GOAL
Print the listing below exactly.

DATASET CONTENT
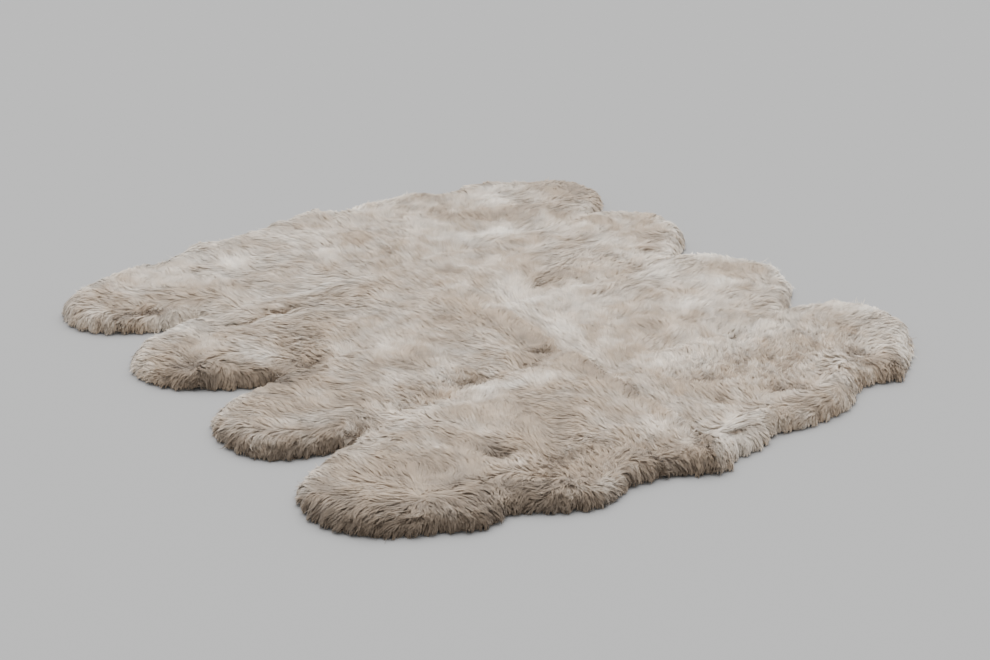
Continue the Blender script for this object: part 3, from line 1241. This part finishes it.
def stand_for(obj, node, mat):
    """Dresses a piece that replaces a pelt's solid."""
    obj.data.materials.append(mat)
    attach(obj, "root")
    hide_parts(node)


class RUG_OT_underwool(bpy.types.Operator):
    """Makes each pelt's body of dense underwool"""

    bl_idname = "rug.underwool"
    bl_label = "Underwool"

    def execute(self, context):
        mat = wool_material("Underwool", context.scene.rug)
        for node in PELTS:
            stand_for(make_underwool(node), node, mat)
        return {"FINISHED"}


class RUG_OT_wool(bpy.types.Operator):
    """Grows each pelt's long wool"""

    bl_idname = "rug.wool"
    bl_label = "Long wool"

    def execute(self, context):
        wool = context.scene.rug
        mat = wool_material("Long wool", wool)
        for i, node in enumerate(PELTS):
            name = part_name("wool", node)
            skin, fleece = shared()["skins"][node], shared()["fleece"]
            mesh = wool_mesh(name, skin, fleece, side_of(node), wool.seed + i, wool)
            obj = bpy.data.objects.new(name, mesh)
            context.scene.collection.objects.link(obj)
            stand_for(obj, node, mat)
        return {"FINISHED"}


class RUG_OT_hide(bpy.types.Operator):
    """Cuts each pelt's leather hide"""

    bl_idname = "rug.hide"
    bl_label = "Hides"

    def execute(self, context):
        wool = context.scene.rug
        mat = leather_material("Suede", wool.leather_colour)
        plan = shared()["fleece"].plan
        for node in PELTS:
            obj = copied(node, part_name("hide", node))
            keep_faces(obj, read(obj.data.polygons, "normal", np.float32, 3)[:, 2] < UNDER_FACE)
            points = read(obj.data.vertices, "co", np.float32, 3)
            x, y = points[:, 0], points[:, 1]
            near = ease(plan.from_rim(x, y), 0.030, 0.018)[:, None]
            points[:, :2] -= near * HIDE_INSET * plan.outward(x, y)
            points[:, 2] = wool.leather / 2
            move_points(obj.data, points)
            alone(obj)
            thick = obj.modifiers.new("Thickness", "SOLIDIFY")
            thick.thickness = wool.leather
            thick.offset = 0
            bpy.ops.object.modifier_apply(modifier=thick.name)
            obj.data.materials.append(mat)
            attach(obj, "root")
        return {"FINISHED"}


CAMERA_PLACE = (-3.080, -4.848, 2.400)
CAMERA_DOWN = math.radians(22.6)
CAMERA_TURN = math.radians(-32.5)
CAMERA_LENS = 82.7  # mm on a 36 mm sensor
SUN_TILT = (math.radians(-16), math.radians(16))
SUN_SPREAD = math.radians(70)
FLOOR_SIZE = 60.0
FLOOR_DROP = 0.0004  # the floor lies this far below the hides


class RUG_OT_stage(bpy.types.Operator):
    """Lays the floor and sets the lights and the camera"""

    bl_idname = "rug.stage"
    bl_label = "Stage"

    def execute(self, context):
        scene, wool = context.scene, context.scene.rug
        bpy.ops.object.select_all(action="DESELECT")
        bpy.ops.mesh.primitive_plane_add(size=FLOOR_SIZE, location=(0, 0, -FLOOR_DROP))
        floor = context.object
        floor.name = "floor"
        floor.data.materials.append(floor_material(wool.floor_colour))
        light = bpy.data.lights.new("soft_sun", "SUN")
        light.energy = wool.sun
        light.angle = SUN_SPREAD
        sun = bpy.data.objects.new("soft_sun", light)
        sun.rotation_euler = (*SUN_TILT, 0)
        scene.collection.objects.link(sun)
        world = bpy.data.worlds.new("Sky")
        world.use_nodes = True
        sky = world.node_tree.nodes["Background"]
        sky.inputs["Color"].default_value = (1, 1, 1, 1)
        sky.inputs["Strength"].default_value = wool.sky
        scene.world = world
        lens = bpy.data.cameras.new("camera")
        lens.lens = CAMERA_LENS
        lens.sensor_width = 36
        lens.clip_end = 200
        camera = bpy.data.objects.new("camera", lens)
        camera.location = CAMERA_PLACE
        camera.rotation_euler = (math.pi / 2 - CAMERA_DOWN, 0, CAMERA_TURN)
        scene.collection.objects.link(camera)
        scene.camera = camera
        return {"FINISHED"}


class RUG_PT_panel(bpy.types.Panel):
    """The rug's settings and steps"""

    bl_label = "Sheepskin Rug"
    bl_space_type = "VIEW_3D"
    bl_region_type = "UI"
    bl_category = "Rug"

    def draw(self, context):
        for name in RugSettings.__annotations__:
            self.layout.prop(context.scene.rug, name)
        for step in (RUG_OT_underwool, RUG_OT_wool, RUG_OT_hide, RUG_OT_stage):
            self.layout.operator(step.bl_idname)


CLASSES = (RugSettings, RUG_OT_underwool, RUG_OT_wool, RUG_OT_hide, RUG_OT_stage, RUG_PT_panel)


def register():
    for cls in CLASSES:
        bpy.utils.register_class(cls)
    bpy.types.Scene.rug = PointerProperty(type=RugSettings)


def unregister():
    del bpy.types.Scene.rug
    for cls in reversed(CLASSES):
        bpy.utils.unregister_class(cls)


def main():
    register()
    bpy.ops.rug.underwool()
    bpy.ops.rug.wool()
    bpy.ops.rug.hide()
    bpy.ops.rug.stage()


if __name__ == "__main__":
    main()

RESPONSE FOR THIS EXERCISE
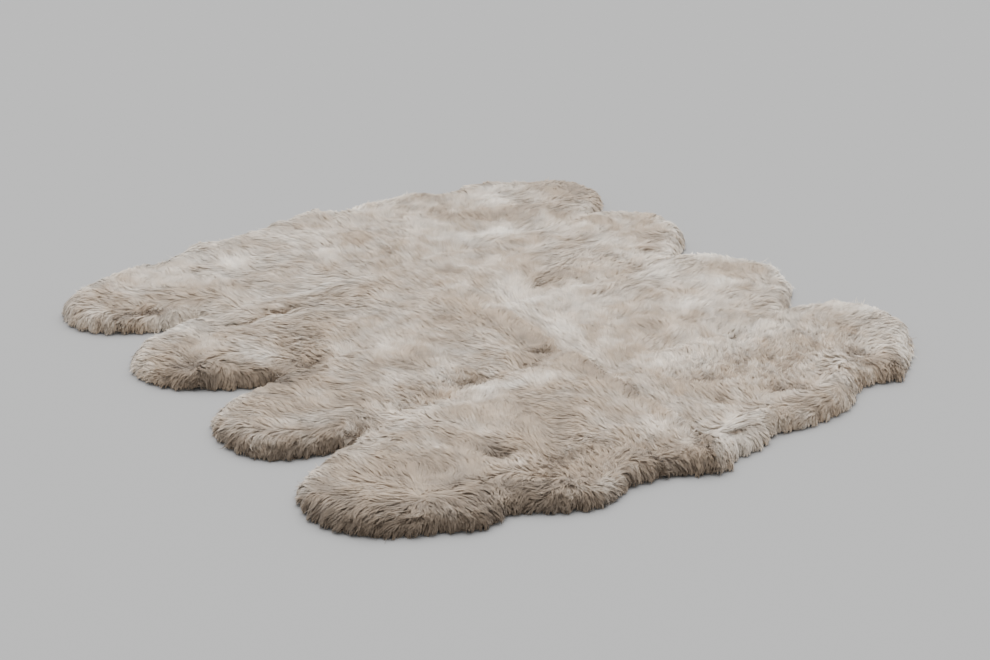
Continue the Blender script for this object: part 3, from line 1241. This part finishes it.
def stand_for(obj, node, mat):
    """Dresses a piece that replaces a pelt's solid."""
    obj.data.materials.append(mat)
    attach(obj, "root")
    hide_parts(node)


class RUG_OT_underwool(bpy.types.Operator):
    """Makes each pelt's body of dense underwool"""

    bl_idname = "rug.underwool"
    bl_label = "Underwool"

    def execute(self, context):
        mat = wool_material("Underwool", context.scene.rug)
        for node in PELTS:
            stand_for(make_underwool(node), node, mat)
        return {"FINISHED"}


class RUG_OT_wool(bpy.types.Operator):
    """Grows each pelt's long wool"""

    bl_idname = "rug.wool"
    bl_label = "Long wool"

    def execute(self, context):
        wool = context.scene.rug
        mat = wool_material("Long wool", wool)
        for i, node in enumerate(PELTS):
            name = part_name("wool", node)
            skin, fleece = shared()["skins"][node], shared()["fleece"]
            mesh = wool_mesh(name, skin, fleece, side_of(node), wool.seed + i, wool)
            obj = bpy.data.objects.new(name, mesh)
            context.scene.collection.objects.link(obj)
            stand_for(obj, node, mat)
        return {"FINISHED"}


class RUG_OT_hide(bpy.types.Operator):
    """Cuts each pelt's leather hide"""

    bl_idname = "rug.hide"
    bl_label = "Hides"

    def execute(self, context):
        wool = context.scene.rug
        mat = leather_material("Suede", wool.leather_colour)
        plan = shared()["fleece"].plan
        for node in PELTS:
            obj = copied(node, part_name("hide", node))
            keep_faces(obj, read(obj.data.polygons, "normal", np.float32, 3)[:, 2] < UNDER_FACE)
            points = read(obj.data.vertices, "co", np.float32, 3)
            x, y = points[:, 0], points[:, 1]
            near = ease(plan.from_rim(x, y), 0.030, 0.018)[:, None]
            points[:, :2] -= near * HIDE_INSET * plan.outward(x, y)
            points[:, 2] = wool.leather / 2
            move_points(obj.data, points)
            alone(obj)
            thick = obj.modifiers.new("Thickness", "SOLIDIFY")
            thick.thickness = wool.leather
            thick.offset = 0
            bpy.ops.object.modifier_apply(modifier=thick.name)
            obj.data.materials.append(mat)
            attach(obj, "root")
        return {"FINISHED"}


CAMERA_PLACE = (-3.080, -4.848, 2.400)
CAMERA_DOWN = math.radians(22.6)
CAMERA_TURN = math.radians(-32.5)
CAMERA_LENS = 82.7  # mm on a 36 mm sensor
SUN_TILT = (math.radians(-16), math.radians(16))
SUN_SPREAD = math.radians(70)
FLOOR_SIZE = 60.0
FLOOR_DROP = 0.0004  # the floor lies this far below the hides


class RUG_OT_stage(bpy.types.Operator):
    """Lays the floor and sets the lights and the camera"""

    bl_idname = "rug.stage"
    bl_label = "Stage"

    def execute(self, context):
        scene, wool = context.scene, context.scene.rug
        bpy.ops.object.select_all(action="DESELECT")
        bpy.ops.mesh.primitive_plane_add(size=FLOOR_SIZE, location=(0, 0, -FLOOR_DROP))
        floor = context.object
        floor.name = "floor"
        floor.data.materials.append(floor_material(wool.floor_colour))
        light = bpy.data.lights.new("soft_sun", "SUN")
        light.energy = wool.sun
        light.angle = SUN_SPREAD
        sun = bpy.data.objects.new("soft_sun", light)
        sun.rotation_euler = (*SUN_TILT, 0)
        scene.collection.objects.link(sun)
        world = bpy.data.worlds.new("Sky")
        world.use_nodes = True
        sky = world.node_tree.nodes["Background"]
        sky.inputs["Color"].default_value = (1, 1, 1, 1)
        sky.inputs["Strength"].default_value = wool.sky
        scene.world = world
        lens = bpy.data.cameras.new("camera")
        lens.lens = CAMERA_LENS
        lens.sensor_width = 36
        lens.clip_end = 200
        camera = bpy.data.objects.new("camera", lens)
        camera.location = CAMERA_PLACE
        camera.rotation_euler = (math.pi / 2 - CAMERA_DOWN, 0, CAMERA_TURN)
        scene.collection.objects.link(camera)
        scene.camera = camera
        return {"FINISHED"}


class RUG_PT_panel(bpy.types.Panel):
    """The rug's settings and steps"""

    bl_label = "Sheepskin Rug"
    bl_space_type = "VIEW_3D"
    bl_region_type = "UI"
    bl_category = "Rug"

    def draw(self, context):
        for name in RugSettings.__annotations__:
            self.layout.prop(context.scene.rug, name)
        for step in (RUG_OT_underwool, RUG_OT_wool, RUG_OT_hide, RUG_OT_stage):
            self.layout.operator(step.bl_idname)


CLASSES = (RugSettings, RUG_OT_underwool, RUG_OT_wool, RUG_OT_hide, RUG_OT_stage, RUG_PT_panel)


def register():
    for cls in CLASSES:
        bpy.utils.register_class(cls)
    bpy.types.Scene.rug = PointerProperty(type=RugSettings)


def unregister():
    del bpy.types.Scene.rug
    for cls in reversed(CLASSES):
        bpy.utils.unregister_class(cls)


def main():
    register()
    bpy.ops.rug.underwool()
    bpy.ops.rug.wool()
    bpy.ops.rug.hide()
    bpy.ops.rug.stage()


if __name__ == "__main__":
    main()